People think dreams aren't real because they aren't made of matter, of particles. Dreams are real, but they are made of viewpoints, of images, of memories and puns and lost hopes...
It is in the second book, The Doll's House, that the series truly hits its stride. Gaiman dared to make his central character a peripheral one in this storyline, instead focusing on a young woman named Rose, who has been trying to track down her young brother. This quest takes her into serious danger in the manner of old unadulterated fairy tales, and has repercussions throughout the series. (But then, all of Gaiman's storylines do, so just assume this is the case.)
Subsequent books exxamine the nature of reality, and of true freedom. Season of Mists can best be examined from the perspective of Viktor Frankl's Man's Search For Meaning. Frankl was an inhabitant of a World War II concentration camp, where the Jewish faith he ignored as a child became real to him. He tells us that we
always have choices, no matter how circumscribed our lives, even if our only choices revolve around how we look at certain things. When we say, "I have no choice," it is in reality a far more complex statement, meaning "I have no choice IF I want..." In Season of Mists, Lucifer, Prince of Darkness, yadda yadda, demonstrates that freedom in a surprising manner.
By the time one gets to Fables and Reflections, one is thoroughly entrenched in the mythology that Gaiman has created, where the Endless are anthropomorphic representations of certain qualities of life such as Dream or Death, where Desire is cruel and the twin of Despair, and where the games some of them play have goals that are counter to what one might expect. This collection opens with the tale of
Emperor Norton and ends with a tale called Ramadan, the most popular single episode of the series. (It is illustrated by P. Craig Russell, who is best known for adapting myths into lyrical comic form.) On the second or third readthrough of the series, many of these individual episodes take on a weight that foreshadows the events later in the series.

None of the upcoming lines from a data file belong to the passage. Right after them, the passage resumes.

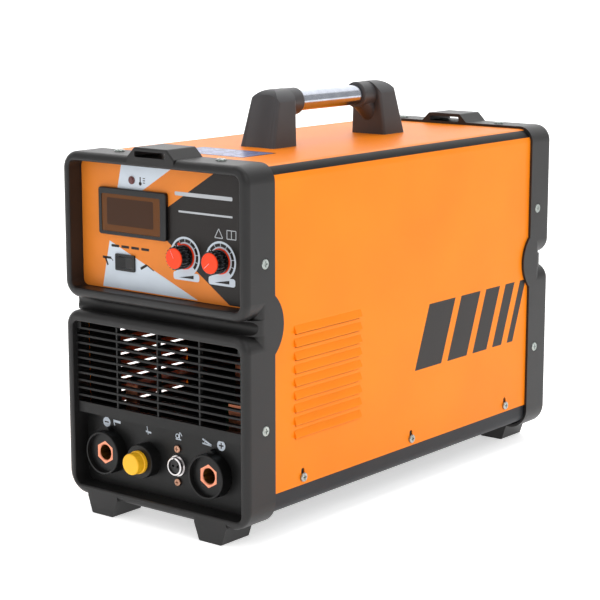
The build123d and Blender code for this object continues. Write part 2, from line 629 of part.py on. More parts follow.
# ---- grille and connector panel ------------------------------------------------------------
GRILLE_DEPTH = 5.0       # front face of the bars behind the rim
GRILLE_THICK = 5.0
GRILLE_SLOTS = 11
STRIP_TOP = 95.2
STRIP_BOTTOM = 86.8
BAR = 1.7
grille_top = LOWER_WINDOW[1]
slot_pitch = (grille_top - STRIP_TOP) / GRILLE_SLOTS

with BuildPart() as front_grille:
    with BuildSketch(at_y(FRONT + GRILLE_DEPTH)):
        with Locations((0, (grille_top + STRIP_BOTTOM) / 2)):
            Rectangle(WINDOW_WIDTH - 0.2, grille_top - STRIP_BOTTOM - 0.1)
        fillet(vertices().group_by(Axis.Y)[-1], WINDOW_CORNER)
    extrude(amount=-GRILLE_THICK)
    for i in range(GRILLE_SLOTS):
        slot_middle = STRIP_TOP + slot_pitch * (i + 0.5)
        slot_width = WINDOW_WIDTH - 3.0
        if i == GRILLE_SLOTS - 1:
            slot_width = WINDOW_WIDTH - 2 * WINDOW_CORNER
        with Locations((0, FRONT + GRILLE_DEPTH + GRILLE_THICK / 2, slot_middle)):
            Box(slot_width, GRILLE_THICK + 2, slot_pitch - BAR, mode=Mode.SUBTRACT)
    with Locations(*[(x, FRONT + GRILLE_DEPTH + 0.6 + 2.0, (grille_top + STRIP_TOP) / 2)
                     for x in (-46.6, 0, 46.6)]):
        Box(1.6, 4.0, grille_top - STRIP_TOP)
    # The wall that runs back from the strip to the connector panel.
    with Locations((0, FRONT + GRILLE_DEPTH, STRIP_BOTTOM)):
        Box(WINDOW_WIDTH - 0.2, CONNECTOR_DEPTH - GRILLE_DEPTH, 2.5,
            align=(Align.CENTER, Align.MIN, Align.MIN))
save(front_grille.part, "front_grille")

SOCKET_R = 19.0
SOCKET_NECK_R = 13.0
GAS_NECK_R = 9.5
TORCH_NECK_R = 7.4
TORCH_SCREW_OFFSET = 14.5
with BuildPart() as connector_panel:
    with BuildSketch(at_y(CONNECTOR_Y)):
        with Locations((0, (LOWER_WINDOW[0] + STRIP_BOTTOM) / 2)):
            Rectangle(WINDOW_WIDTH - 0.2, STRIP_BOTTOM - LOWER_WINDOW[0] - 0.2)
        fillet(vertices().group_by(Axis.Y)[0], WINDOW_CORNER)
        with Locations(*[(x, SOCKET_HEIGHT) for x in SOCKET_PLACES.values()]):
            Circle(SOCKET_NECK_R + 0.1, mode=Mode.SUBTRACT)
        with Locations((GAS_X, SOCKET_HEIGHT)):
            Circle(GAS_NECK_R + 0.1, mode=Mode.SUBTRACT)
        with Locations((TORCH_X, TORCH_HEIGHT)):
            Circle(TORCH_NECK_R + 0.1, mode=Mode.SUBTRACT)
            with Locations((0, TORCH_SCREW_OFFSET), (0, -TORCH_SCREW_OFFSET)):
                Circle(1.7, mode=Mode.SUBTRACT)
    extrude(amount=-2.5)
save(connector_panel.part, "connector_panel")

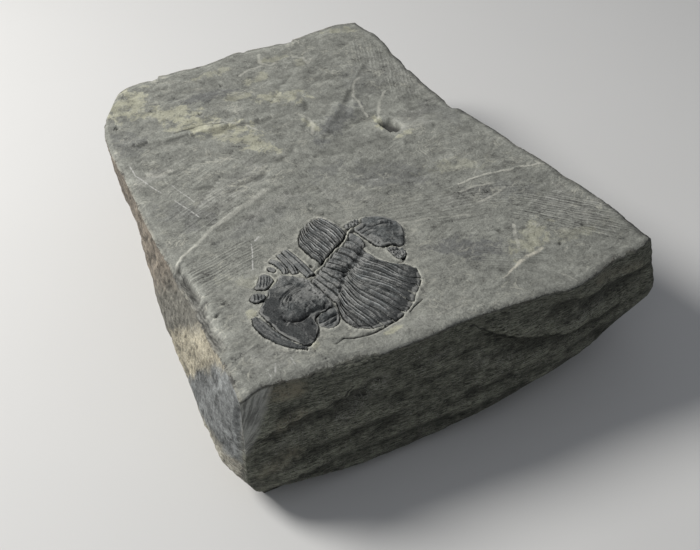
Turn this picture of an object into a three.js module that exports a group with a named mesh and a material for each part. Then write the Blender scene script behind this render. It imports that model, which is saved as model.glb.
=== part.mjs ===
// A trilobite preserved on a hand-sized slab of grey shale.
//
// Millimetres, +Z up. The slab lies on its broken base with the split bedding plane on top and the
// broken front edge facing -Y. The animal lies on the bedding plane near the front left corner, its
// head towards the corner and its tail towards +X +Y. Its hard plates are separate pieces: the head
// shield, the front border, the thoracic segments, the loose right-hand pleurae and the tail shield.
import * as THREE from "three";

// ---------------------------------------------------------------- driving dimensions

const SLAB_THICKNESS = 28; // base to bedding plane
const SIDE_WAVES = 0.5; // how far the broken sides wave in and out
const SEAT_DEPTH = 0.95; // floor of the shallow basin that holds the fossil, below the bedding plane
const PLATE_FLOOR = -0.6; // underside of every plate, measured from the bedding plane
const PLATE_LEAST = 0.3; // a plate is at least this thick
const PLATE_GAP = 0.16; // clear width between neighbouring plates

// Heights above the bedding plane.
const RING_CREST = 1.4;
const CRUMPLED_CREST = 0.85; // the first rings are crumpled behind the head
const FURROW_HEIGHT = 0.0;
const PLEURA_CREST = 0.75;
const PLEURA_TIP = 0.15;
const BAND_DROP = 0.42; // how far a groove cuts below the crest beside it

// ---------------------------------------------------------------- helpers

const clamp = THREE.MathUtils.clamp;
const smoothstep = THREE.MathUtils.smoothstep;
const lerp = THREE.MathUtils.lerp;

function spline(points, closed = false, level = 0) {
  const vectors = points.map(([x, y, z = level]) => new THREE.Vector3(x, y, z));
  return new THREE.CatmullRomCurve3(vectors, closed, "centripetal");
}

// Six times the volume that the faces enclose, which is negative when they point inwards.
function enclosedVolume(geometry) {
  const position = geometry.getAttribute("position");
  const index = geometry.getIndex();
  const [a, b, c] = [new THREE.Vector3(), new THREE.Vector3(), new THREE.Vector3()];
  let sum = 0;
  for (let i = 0; i < index.count; i += 3) {
    a.fromBufferAttribute(position, index.getX(i));
    b.fromBufferAttribute(position, index.getX(i + 1));
    c.fromBufferAttribute(position, index.getX(i + 2));
    sum += a.dot(b.cross(c));
  }
  return sum;
}

// Moves every vertex of a closed geometry to place(vertex, uv), and keeps the faces pointing out.
function reshape(geometry, place) {
  const position = geometry.getAttribute("position");
  const uv = geometry.getAttribute("uv");
  const from = new THREE.Vector3();
  for (let i = 0; i < position.count; i++) {
    from.fromBufferAttribute(position, i);
    const to = place(from, uv.getX(i), uv.getY(i));
    position.setXYZ(i, to.x, to.y, to.z);
  }
  if (enclosedVolume(geometry) < 0) {
    const index = geometry.getIndex();
    for (let i = 0; i < index.count; i += 3) {
      const second = index.getX(i + 1);
      index.setX(i + 1, index.getX(i + 2));
      index.setX(i + 2, second);
    }
  }
  geometry.computeVertexNormals();
  return geometry;
}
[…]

Brief Lives is the beginning of the end. Dream is enlisted by his youngest sister Delirium to search for their brother, who left them centuries ago. The search, which he took on for reasons unconnected to his brother's whereabouts, makes him realize certain changes he must make in his own affairs. This is Hamlet's decision to wait and see how it falls out; one can feel the shape of the tragedy approaching even if one does not know its form. The interruption of Worlds' End merely underscores the tragedy to come; when travelers seek shelter in the Inn At Worlds' End, the price of haven is a tale. The tales verge from horror to heroic, and sometimes even hint at the recursive and the multilayered.
By the time of The Kindly Ones, the ponderous inevitability of the future comes into play. Many of the side stories converge in this one book, to complete a tapestry of story. The follow-up, The Wake, is all about graceful ends. It has been mentioned as a great comfort in times of bereavement, because it helps to bring a sense of completion to life. It also subtly changes many of the patterns in the previous storylines, to show that things have changed drastically. (If you are not much given to analysis,
the Sandman Companion mentions what some of them are, or you can search online for annotations that will let you know where the changes lie.) As one of the characters states in Worlds' End, the ceremonies made at the ending of life are not for the dead but for the living. They are there to bring comfort and to bid the dead goodbye.
I regret the conversations we never had, the time we did not spend together. I regret that I never told him that he made me happy, when I was in his company. The world was better for his being in it.
These things alone do I regret: things left unsaid. And he is gone, and I am old.
The final episodes range back in time, underscoring the importance of the events that have happened, and do, indeed, bring the series to a graceful end.
Omnia mutantur, nihil interit.
Everything changes, but nothing is truly lost.